> [The problem]: Every line below must be reproduced exactly. Copy them all.

::::

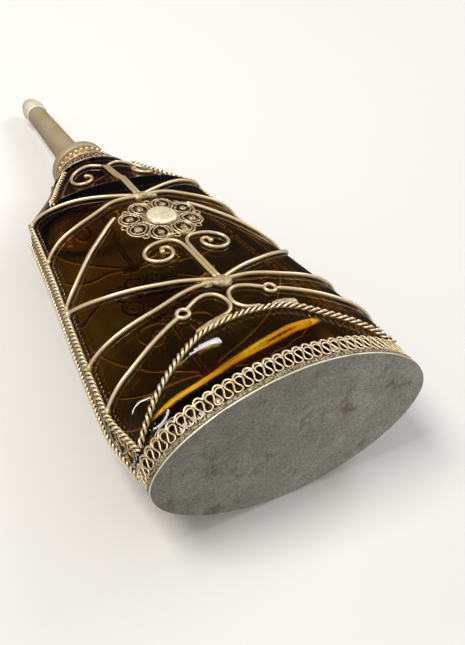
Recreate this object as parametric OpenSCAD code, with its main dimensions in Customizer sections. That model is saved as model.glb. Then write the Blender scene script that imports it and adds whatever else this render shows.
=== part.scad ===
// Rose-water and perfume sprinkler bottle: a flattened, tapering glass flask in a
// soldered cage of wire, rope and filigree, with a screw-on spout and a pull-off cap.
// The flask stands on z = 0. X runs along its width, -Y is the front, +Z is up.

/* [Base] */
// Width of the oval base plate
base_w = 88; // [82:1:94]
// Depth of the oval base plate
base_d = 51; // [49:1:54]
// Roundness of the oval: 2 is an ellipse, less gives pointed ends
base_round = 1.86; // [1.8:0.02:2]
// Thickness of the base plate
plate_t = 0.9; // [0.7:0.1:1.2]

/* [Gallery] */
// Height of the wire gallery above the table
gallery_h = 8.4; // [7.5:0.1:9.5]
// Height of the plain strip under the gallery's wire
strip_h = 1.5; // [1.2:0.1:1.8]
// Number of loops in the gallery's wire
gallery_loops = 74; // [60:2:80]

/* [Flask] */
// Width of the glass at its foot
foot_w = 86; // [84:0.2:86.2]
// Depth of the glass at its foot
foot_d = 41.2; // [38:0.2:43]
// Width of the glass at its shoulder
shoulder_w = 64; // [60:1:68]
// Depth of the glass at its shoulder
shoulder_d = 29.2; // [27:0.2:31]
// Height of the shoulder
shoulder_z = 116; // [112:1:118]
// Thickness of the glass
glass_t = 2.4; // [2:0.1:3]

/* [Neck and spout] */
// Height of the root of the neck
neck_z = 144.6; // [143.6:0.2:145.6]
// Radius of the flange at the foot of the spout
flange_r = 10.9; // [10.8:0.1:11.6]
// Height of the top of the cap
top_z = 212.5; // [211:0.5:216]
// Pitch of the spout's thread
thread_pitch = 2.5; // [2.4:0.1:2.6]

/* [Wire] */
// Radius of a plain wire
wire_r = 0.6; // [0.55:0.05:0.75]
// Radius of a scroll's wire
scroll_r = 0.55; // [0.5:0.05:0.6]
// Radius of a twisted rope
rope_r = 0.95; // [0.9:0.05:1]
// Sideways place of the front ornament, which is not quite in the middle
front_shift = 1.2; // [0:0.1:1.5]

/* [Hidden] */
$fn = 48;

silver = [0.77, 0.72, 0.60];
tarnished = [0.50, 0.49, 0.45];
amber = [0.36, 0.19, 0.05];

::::

> [Written solution]:
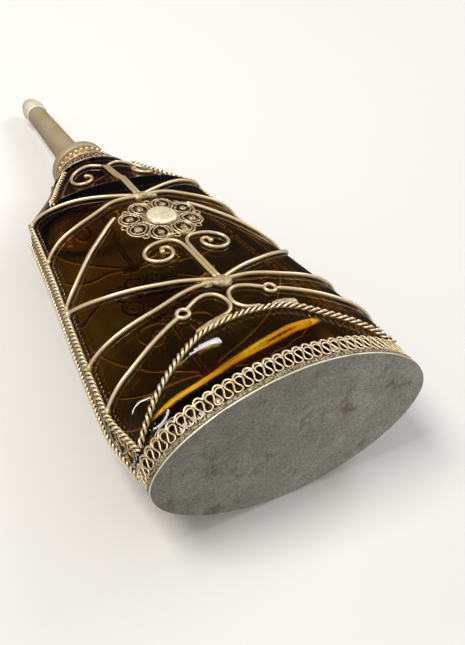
Recreate this object as parametric OpenSCAD code, with its main dimensions in Customizer sections. That model is saved as model.glb. Then write the Blender scene script that imports it and adds whatever else this render shows.
=== part.scad ===
// Rose-water and perfume sprinkler bottle: a flattened, tapering glass flask in a
// soldered cage of wire, rope and filigree, with a screw-on spout and a pull-off cap.
// The flask stands on z = 0. X runs along its width, -Y is the front, +Z is up.

/* [Base] */
// Width of the oval base plate
base_w = 88; // [82:1:94]
// Depth of the oval base plate
base_d = 51; // [49:1:54]
// Roundness of the oval: 2 is an ellipse, less gives pointed ends
base_round = 1.86; // [1.8:0.02:2]
// Thickness of the base plate
plate_t = 0.9; // [0.7:0.1:1.2]

/* [Gallery] */
// Height of the wire gallery above the table
gallery_h = 8.4; // [7.5:0.1:9.5]
// Height of the plain strip under the gallery's wire
strip_h = 1.5; // [1.2:0.1:1.8]
// Number of loops in the gallery's wire
gallery_loops = 74; // [60:2:80]

/* [Flask] */
// Width of the glass at its foot
foot_w = 86; // [84:0.2:86.2]
// Depth of the glass at its foot
foot_d = 41.2; // [38:0.2:43]
// Width of the glass at its shoulder
shoulder_w = 64; // [60:1:68]
// Depth of the glass at its shoulder
shoulder_d = 29.2; // [27:0.2:31]
// Height of the shoulder
shoulder_z = 116; // [112:1:118]
// Thickness of the glass
glass_t = 2.4; // [2:0.1:3]

/* [Neck and spout] */
// Height of the root of the neck
neck_z = 144.6; // [143.6:0.2:145.6]
// Radius of the flange at the foot of the spout
flange_r = 10.9; // [10.8:0.1:11.6]
// Height of the top of the cap
top_z = 212.5; // [211:0.5:216]
// Pitch of the spout's thread
thread_pitch = 2.5; // [2.4:0.1:2.6]

/* [Wire] */
// Radius of a plain wire
wire_r = 0.6; // [0.55:0.05:0.75]
// Radius of a scroll's wire
scroll_r = 0.55; // [0.5:0.05:0.6]
// Radius of a twisted rope
rope_r = 0.95; // [0.9:0.05:1]
// Sideways place of the front ornament, which is not quite in the middle
front_shift = 1.2; // [0:0.1:1.5]

/* [Hidden] */
$fn = 48;

silver = [0.77, 0.72, 0.60];
tarnished = [0.50, 0.49, 0.45];
amber = [0.36, 0.19, 0.05];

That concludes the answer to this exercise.